By Peter Sellick - posted Thursday, 11 October 2018

I have warm memories of Paul Collins on the ABC reporting on religious affairs back when the ABC had a robust department that dealt with such things. He was gentle and witty and became for me what one would expect of a priest. He resigned from the priesthood in 2001 because he foresaw that his difficulties with the Congregation for the Doctrine of the Faith (CDF) following his publication of an earlier book on papal power would drag his order into a controversy that it could do without. This volume is an extension of his examination of the history of the modern Roman Church.

The book begins with the death of Pope Pius VI (1775-1799) and the celebration among the philosophes, the public intellectuals of Europe, because they were sure that the papacy was at last extinct. This event coincided with perhaps the lowest ebb of papal power with strong monarchs taking control of the Church. The rest of the book outlines the rise of papal power to the present day, from a situation in which even faithful Catholics were sure that the papacy was at an end, to the present in which the papacy manages every detail of the life of believers and treats bishops as mere branch managers. As Cardinal Pell remarked when a journalist accused him of being the pope's man in Australia "I hope so".

Collins regards the history of this rise to absolute power to be a travesty of a continuing accretion of power in the hands of the bishop of Rome. Indeed, there is a disturbing trend, observed in some popes, to make the move from seeing themselves as the representative of Christ to being incorporated into the incarnation of Christ, being themselves the fullness of Christ. This means that the pope need listen to no one for he himself contains all that is necessary as Christ was the fullness of the Father. Alarmingly, such a conception may be seen in the long papacy of John-Paul II, the one man band papacy. His hubris extended to believing that the Virgin diverted an assassin's bullet in order to save his life so that he could continue his work as pope. The bullet perforated his bowel and causes massive blood loss that was life threatening. One could only say that if the Virgin was involved she may have tried harder!


Collins deals fully with the absurd push, under Pius' IX and X to hold Catholic scholarship back from what they perceived as Modernism. This episode draws a picture of a reactionary Church fearful of change and clinging to the idea that revelation was a once and for all event that was fully incorporated into the dogma of the Church. To be a good Catholic one could not read history or be involved in historical-critical research into biblical texts but keep the faith as outline by the Pope, who, after all, is infallible. The papacy turned its back on the idea of historicism, that the present is a result the past. Thankfully, the nonsense of the anti-modernist push ended with the papacy of Leo XIII who established the Pontifical Biblical Commission. However, he still insisted on the centrality of Thomas Aquinas for the Church, a move resisted by many academics.
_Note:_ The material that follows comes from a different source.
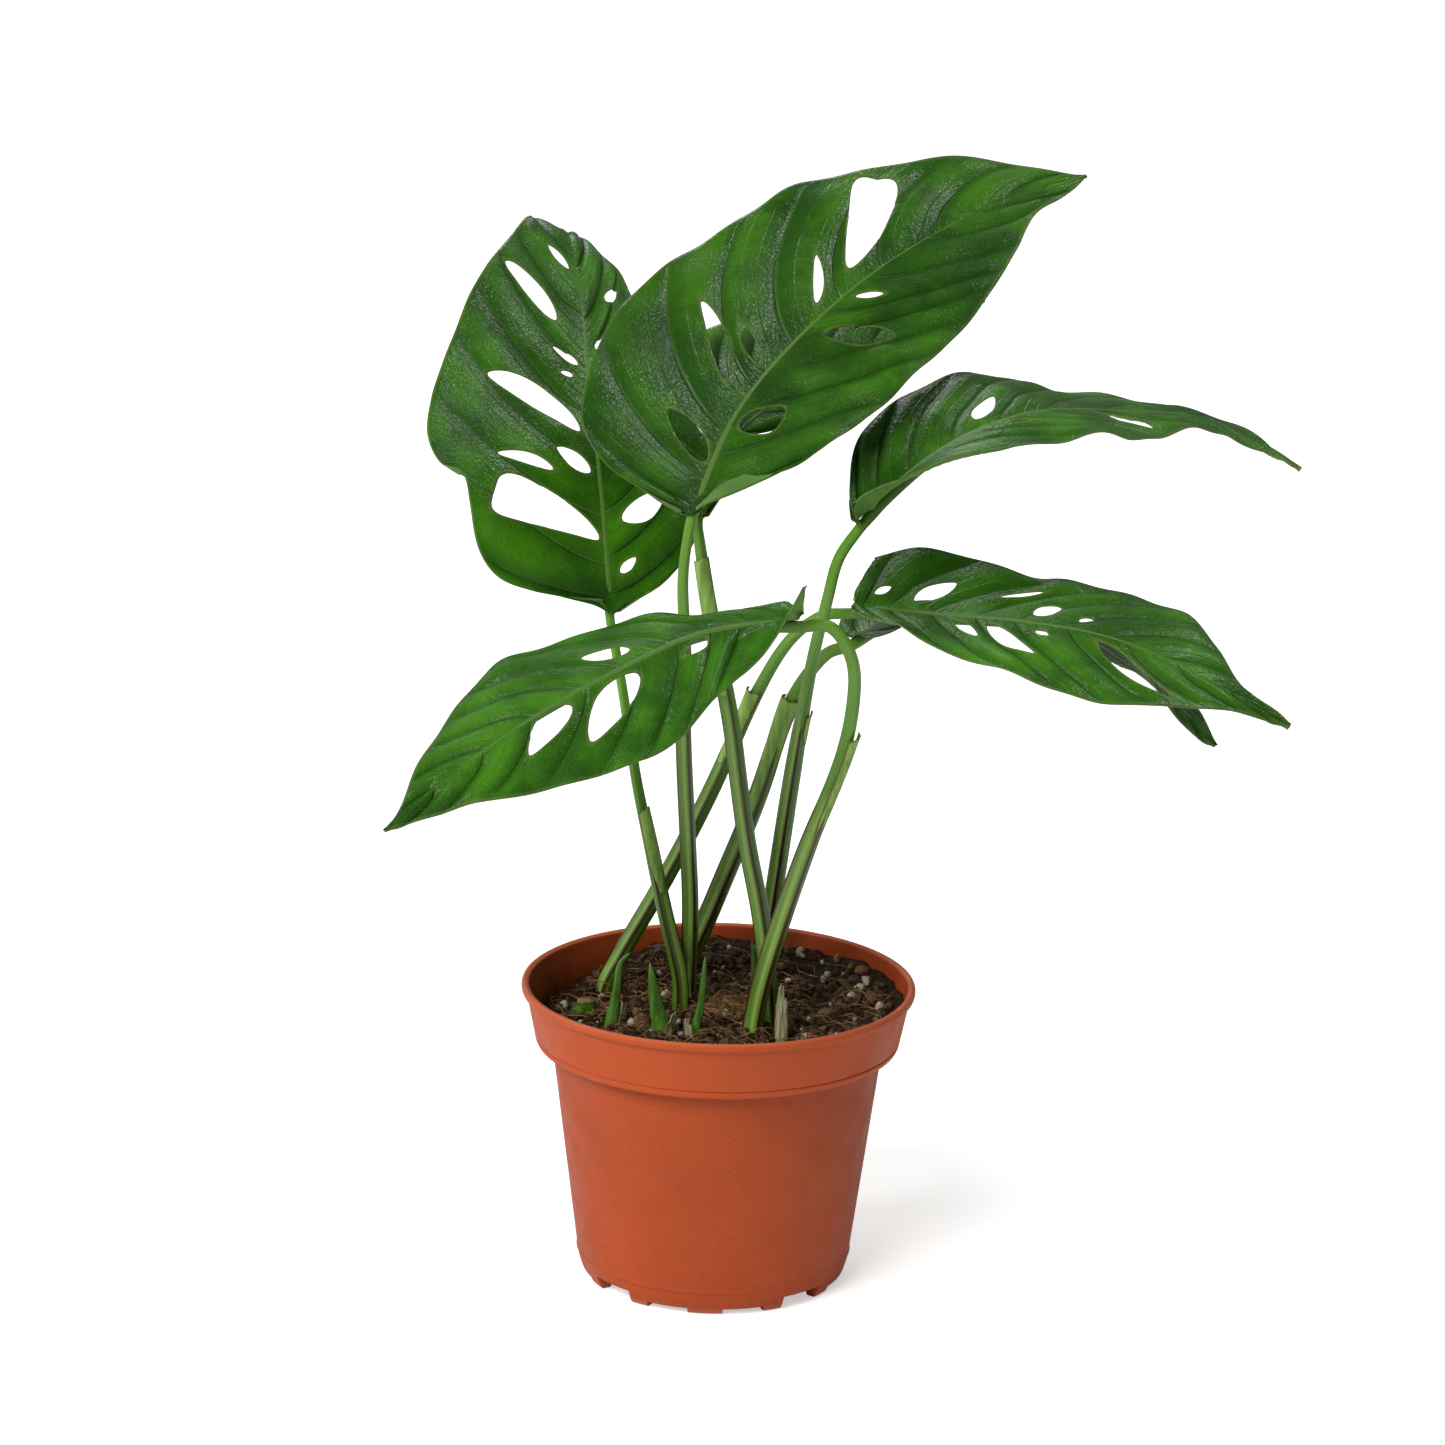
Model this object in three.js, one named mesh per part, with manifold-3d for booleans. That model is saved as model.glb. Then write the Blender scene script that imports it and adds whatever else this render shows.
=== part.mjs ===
// A young potted monstera with holed leaves: pot, soil, leaf blades, leaf stalks, shoots.
// Millimetres, +Z up. Origin: centre of the pot's base, on the surface the pot stands on.
import * as THREE from "three";
import { mergeVertices } from "three/addons/utils/BufferGeometryUtils.js";
import Module from "manifold-3d";

const wasm = await Module();
wasm.setup();

// ---- driving sizes ----
const GAP = 0.3; // clearance between neighbouring pieces

// pot
const POT_HEIGHT = 92.5;
const RIM_RADIUS = 60;
const BAND_STEP = 5.2; // how far the body's wall stands in from the foot of the band
const BODY_TAPER = 8.4; // how far the body narrows from the band down to the skirt
const SKIRT_INSET = 2.4; // how far the skirt narrows from the body down to the base
const BAND_HEIGHT = 19;
const BAND_TOP_INSET = 1.6;
const BAND_FOOT_INSET = 4.5;
const LIP_HEIGHT = 3.2;
const POT_WALL = 1.3;
const SKIRT_HEIGHT = 7.5;
const UNDERSIDE_HEIGHT = 4.4;
const FLOOR_THICKNESS = 1.6;
const CENTRE_PAD_RADIUS = 14;
const FOOT_RING_WIDTH = 4.5;
const FOOT_SLOPE = 1.5; // draft of the feet's inner faces
const POT_SIDES = 48;
// gaps between the pot's feet
const DEEP_NOTCH_COUNT = 4;
const DEEP_NOTCH_WIDTH = 13;
const DEEP_NOTCH_HEIGHT = 3.9;
const DEEP_NOTCH_START_DEG = 42;
const SHALLOW_NOTCH_WIDTH = 12;
const SHALLOW_NOTCH_HEIGHT = 1.5;
const SHALLOW_NOTCH_SPREAD_DEG = 17;
// drain holes through the floor
const DRAIN_LENGTH = 9;
const DRAIN_WIDTH = 5;
const DRAIN_INSET = 3.5; // from the foot ring to the hole's outer end

// soil
const SOIL_BELOW_RIM = 12.5;
const SOIL_DOME = 1.5;
const SOIL_RIPPLE = 0.8;
const SOIL_BANK = 8; // how far it is banked up against the wall at the back right
const BANK_SIDE = [0.71, 0.71];
const BANK_SPREAD = 0.5;

// leaf blades
const BLADE_THICKNESS = 0.8;
const MIDRIB_DEPTH = 1.7;
const MIDRIB_HALF_WIDTH = 2.2;
const BLADE_ROWS = 14;
const BLADE_COLUMNS = 5;
const TIP_HALF_WIDTH = 1;
const HOLE_POINTS = 10;

// leaf stalks: half widths across the groove at the foot, at the sheath's end and at the blade
const STALK_FOOT = 3.1;
const STALK_SHEATH = 2.8;
const STALK_NECK = 2.2;
const STALK_END = 1.8;
const STALK_FLATNESS = 0.88;
const STALK_SIDES = 10;
const STALK_STEP = 9;
const STALK_ROOT_DEPTH = 16;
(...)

The insistence that the papacy held supreme power over the Church led to it acting very much like a Stalinist state, not with an archipelago of concentration camps but with a large number of academics who came under the scrutiny of the CDF. Collins complains that communication with the CDF was one way. They were not interested in hearing from the person they were investigating, did not reveal how they arrived at their opinions, did not answer letters directed to them for explanation. You only have to read Hans Kung's two volume biography to see that his was true in so many cases. This resulted in the cream of Catholic academics being suspended from teaching positions or even excommunicated. There was the real danger that Catholic theology and biblical studies would be stranded in a backwater.

The Vatican's centralised power has reduced bishops to being mere enactors of the papal line. When recently Pope Francis asked for opinions from the bishops there was little offered. Collins puts this down to the fact that bishops were elected for their willingness to hold the papal line and that thinking for themselves was not expected, nor were they trained to do so. In short, the extreme concentration of power in Rome has left a clueless Church capable only of obedience.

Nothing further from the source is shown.